Nonlinear convection in a rotating annulus with a finite gap

Thermal convection in a fluid-filled gap between the two corotating, concentric cylindrical sidewalls with sloping curved ends driven by radial buoyancy was first studied by Busse (Busse, F.H., "Thermal instabilities in rapidly rotating systems", J. Fluid Mech . 44 , 441-460 (1970)). The annulus model captures the key features of rotating convection in full spherical geometry and has been widely employed to study convection, magnetoconvection and dynamos in planetary systems, usually in connection with the small-gap approximation neglecting the effect of azimuthal curvature of the annulus.

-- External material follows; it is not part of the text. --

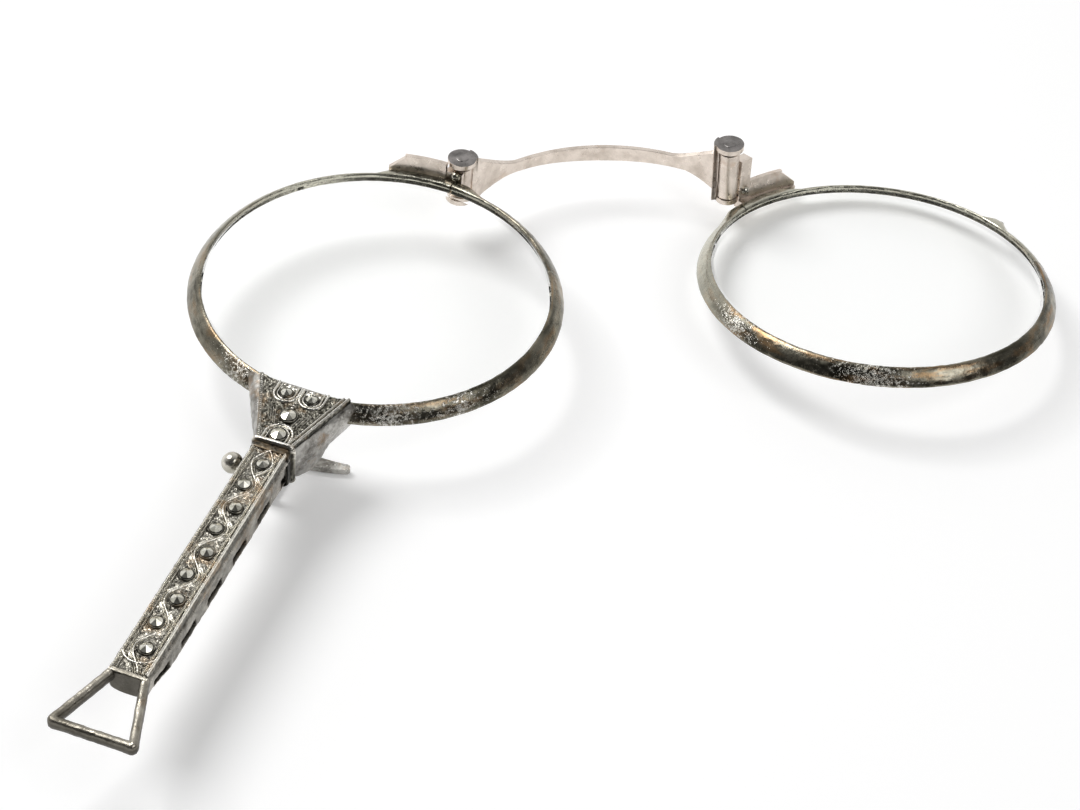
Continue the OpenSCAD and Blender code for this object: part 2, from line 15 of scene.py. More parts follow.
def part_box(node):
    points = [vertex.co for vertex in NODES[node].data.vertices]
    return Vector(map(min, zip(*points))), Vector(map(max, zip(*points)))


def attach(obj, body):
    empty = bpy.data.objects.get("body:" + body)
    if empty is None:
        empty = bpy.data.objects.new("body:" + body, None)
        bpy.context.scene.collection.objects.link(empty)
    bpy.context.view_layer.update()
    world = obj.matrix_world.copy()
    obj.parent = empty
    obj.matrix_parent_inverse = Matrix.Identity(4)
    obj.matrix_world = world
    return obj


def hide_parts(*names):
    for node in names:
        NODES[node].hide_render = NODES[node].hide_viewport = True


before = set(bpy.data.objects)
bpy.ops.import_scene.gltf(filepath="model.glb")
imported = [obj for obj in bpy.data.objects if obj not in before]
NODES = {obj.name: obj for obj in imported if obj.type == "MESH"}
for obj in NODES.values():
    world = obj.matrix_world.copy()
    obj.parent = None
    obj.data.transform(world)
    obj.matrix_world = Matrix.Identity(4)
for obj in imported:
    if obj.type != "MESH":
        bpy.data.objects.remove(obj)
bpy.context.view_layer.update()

This article investigates nonlinear thermal convection in a rotating annulus with a finite gap through numerical simulations of the full set of nonlinear convection equations. Three representative cases are investigated in detail: a large-gap annulus with the ratio of the radii (s(i) and s(o)) of the sidewalls xi = s(i)/o(s) = 0.1, a medium-gap annulus with xi = 0.35 and a small-gap annulus with xi = 0.8. Near the onset of convection, the effect of rapid rotation through the sloping ends forces the first (Hopf) bifurcation in the form of small-scale, steadily drifting rolls (thermal Rossby waves). At moderately large Rayleigh numbers, a variety of different convection patterns are found, including mixed-mode steadily drifting, quasi-periodic (vacillating) and temporally chaotic convection in association with various temporal and spatial symmetry-breaking bifurcations. Our extensive simulations suggest that competition between nonlinear and rotational effects with increasing Rayleigh number leads to an unusual sequence of bifurcation characterized by enlarging the spatial scale of convection.